O CAPS conta também com um tratamento específico de desintoxicação assistida, principalmente para dependendes de álcool. “O alcoolista tem um processo de desintoxicação bem violento, que pode levar a morte. Então oferecemos um programa de desintoxicação assistida por 15 dias. É importante dizer que o grande volume de atendimentos aqui são de dependentes de álcool e que este sim é um grave problema de saúde pública. O tratamento ao usuário de crack é importante, mas ainda é uma população menor. É mais visível, chocante, deixa a cidade mais feia, mas os impactos do álcool não podem ser esquecidos. O alcoolista pode inclusive se tornar tão ou mais violento que o usuário de crack e essa violência muitas vezes é mais intensa e permanente, por ser socialmente aceitável.”
E existe “epidemia de crack”?
Para o médico Francisco Inácio Bastos, que atua na área de Epidemiologia do abuso de drogas e da Aids da Fiocruz e coordenou a pesquisa “Perfil do usuário de crack e/ou similares no Brasil” realizada em 2011 antes do lançamento do programa federal, não é certo dizer que vivemos no País uma “epidemia de crack”, como tem se colocado para justificar medidas extremas e urgentes, como as internações compulsórias e involuntárias, por exemplo - internação compulsória é aquela determinada pela Justiça, e involuntária pode ser pedida pela família apenas com determinação médica.

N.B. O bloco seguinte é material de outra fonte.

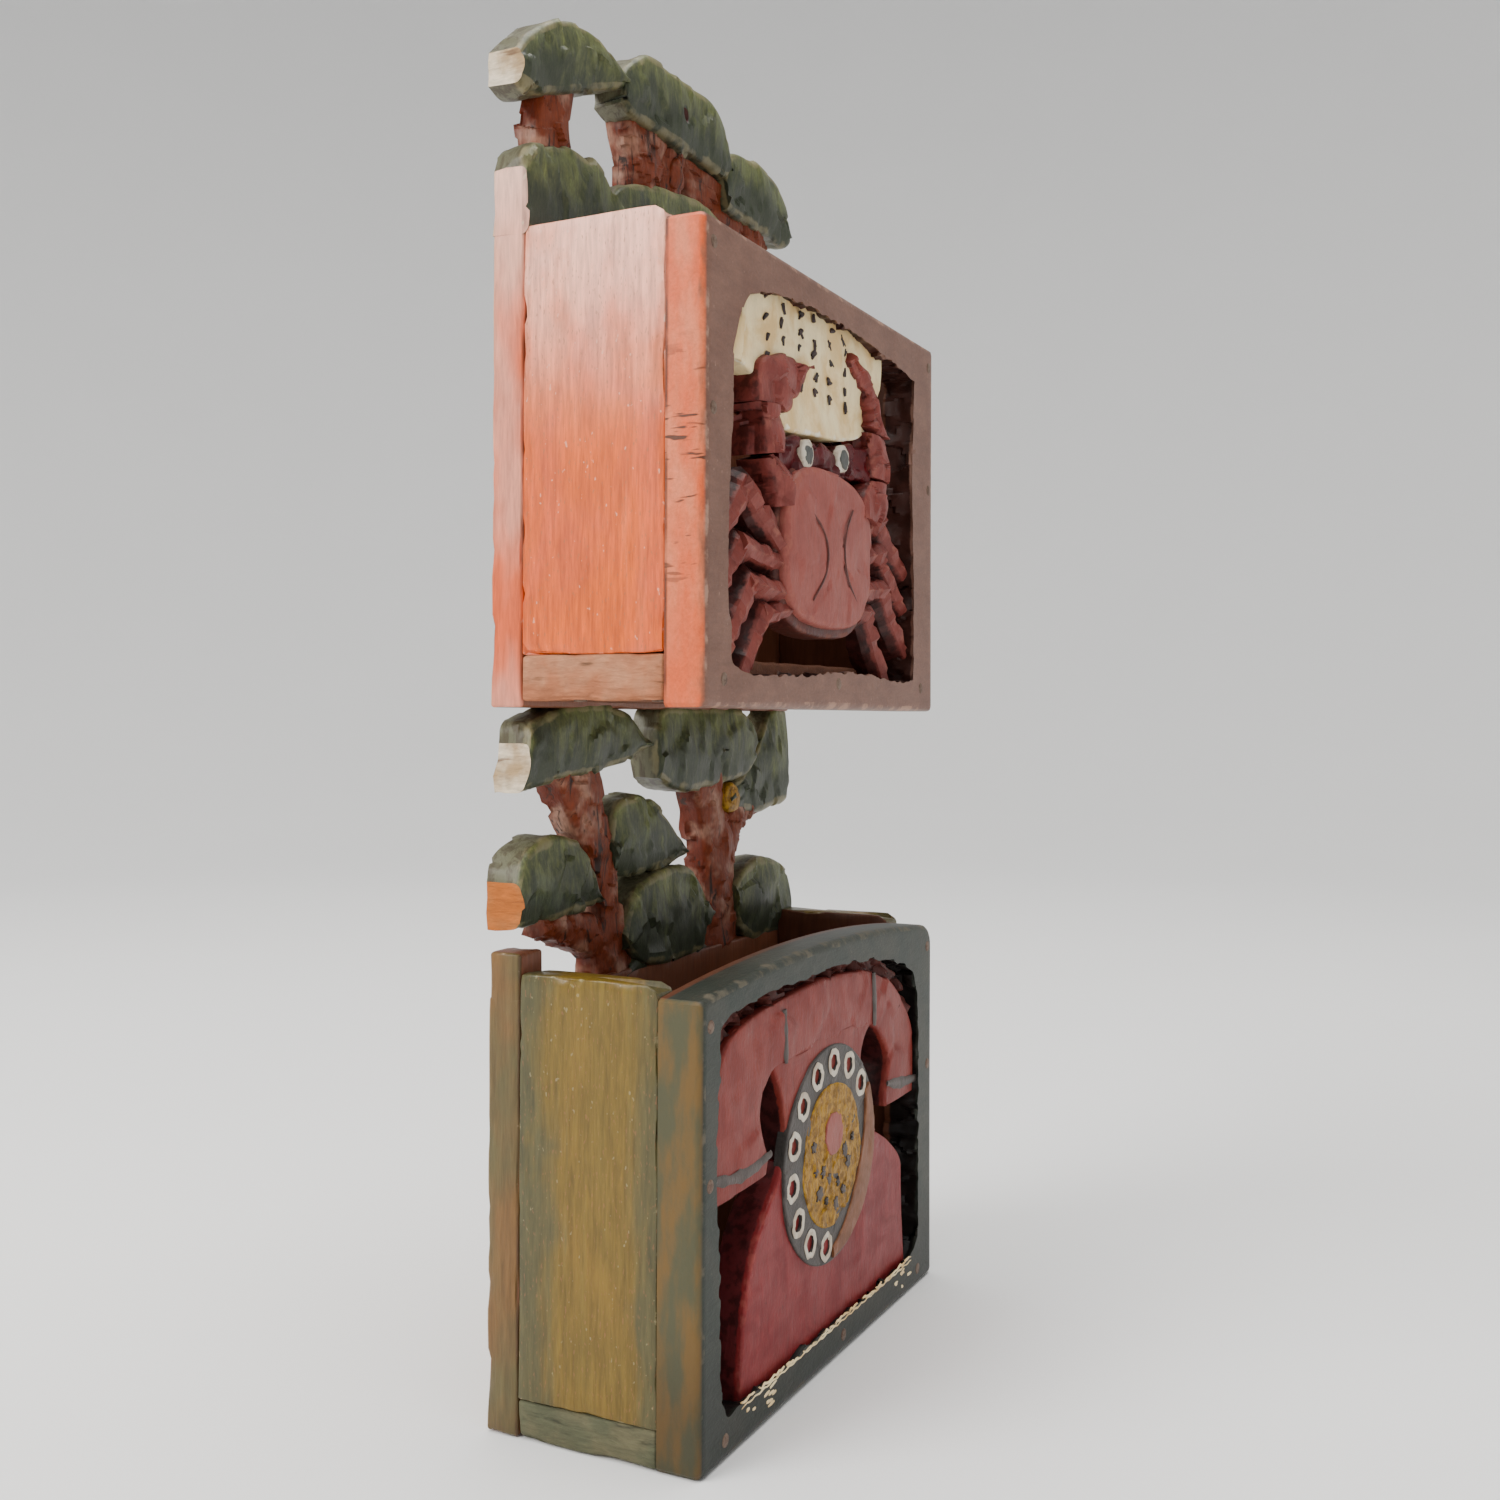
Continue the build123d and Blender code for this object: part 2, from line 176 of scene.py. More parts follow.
def cuts(p, size, depth, seed):
    """Knife facets: every point takes the height of its nearest cell's tilted flat.

    Cells are random points about size apart. The height is an offset plus tilt . (p - cell).
    """
    rng = np.random.default_rng(seed)
    flat = p.reshape(-1, 3)
    low, high = flat.min(0), flat.max(0)
    room = np.prod(np.maximum(high - low, size)) / size**3
    cells = low + rng.uniform(size=(int(min(max(room, 12), 900)), 3)) * (high - low)
    tilt = rng.normal(size=cells.shape)
    tilt *= depth / size / np.linalg.norm(tilt, axis=1)[:, None]
    offset = rng.uniform(-0.5, 0.5, len(cells)) * depth
    nearest = np.empty(len(flat), int)
    for start in range(0, len(flat), 20000):
        block = flat[start:start + 20000]
        apart = ((block[:, None, :] - cells[None]) ** 2).sum(-1)
        nearest[start:start + 20000] = apart.argmin(1)
    height = offset[nearest] + ((flat - cells[nearest]) * tilt[nearest]).sum(-1)
    return height.reshape(p.shape[:-1])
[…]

“O crack é uma droga muito estigmatizada e marginalizada, ao contrário do álcool. É costume usar o termo ‘epidemia’ para caracterizar um comportamento em massa, uma difusão social. Mas as séries temporais que a gente têm no Brasil sobre o uso de drogas estão na sexta edição e estavam sendo feitas com estudantes, nos domicílios. Nós sabemos que a maioria dos usuários de crack não está estudando e muitos estão em situação de rua. Então não temos essa comprovação efetiva do aumento de uso do crack. É claro que houve um aumento do uso entre pessoas não acessadas pelas pesquisas, mas é inapropriado usar o termo ‘epidemia’ nestes casos”, afirma o pesquisador da Fiocruz.

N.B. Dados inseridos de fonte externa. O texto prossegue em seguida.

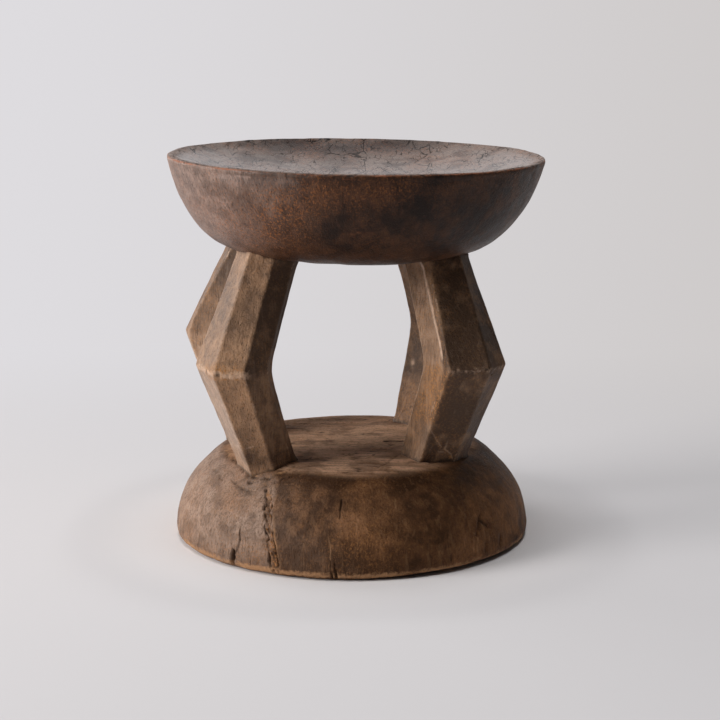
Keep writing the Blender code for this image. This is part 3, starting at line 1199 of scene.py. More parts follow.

Para Dartiu, a iniciativa do programa federal é “louvável” porque o crack é realmente um desafio, mas também ele concorda que se fala em uma epidemia que nunca se comprovou. “O álcool, por exemplo, ainda é um problema muito mais grave, mas não é tão ‘feio’ quanto o crack. O problema é que, em nome disso, embora nós tenhamos um Ministério da Saúde com uma política de drogas bem avançada, vemos agora um discurso muito reacionário nascendo. Eu já trabalhei em comunidades terapêuticas muito boas, mas elas são a exceção da exceção. A maioria delas tem um aparelho insuficiente, não têm condições básicas para o tratamento da dependência química e frequentemente aceita pessoas que nem dependentes são, mas apenas usuários. Fora que muitas acabam misturando preceitos religiosos com tratamento, com uma visão que coloca a dependência como pecado e isso é, no mínimo, éticamente questionável.” E reflete: “Privilegiar esse tipo de tratamento vai contra todo o bom senso que a gente possa ter. Vai na contramão da política antimanicomial, e vários estudos que foram feitos fora do País que mostram que a eficácia dele é muito baixa. Privilegiar as comunidades terapêuticas e desviar uma forma de financiamento independente para isso me faz pensar que existem interesses políticos e midiáticos. Mas que não estão a serviço da saúde pública de forma nenhuma”, diz.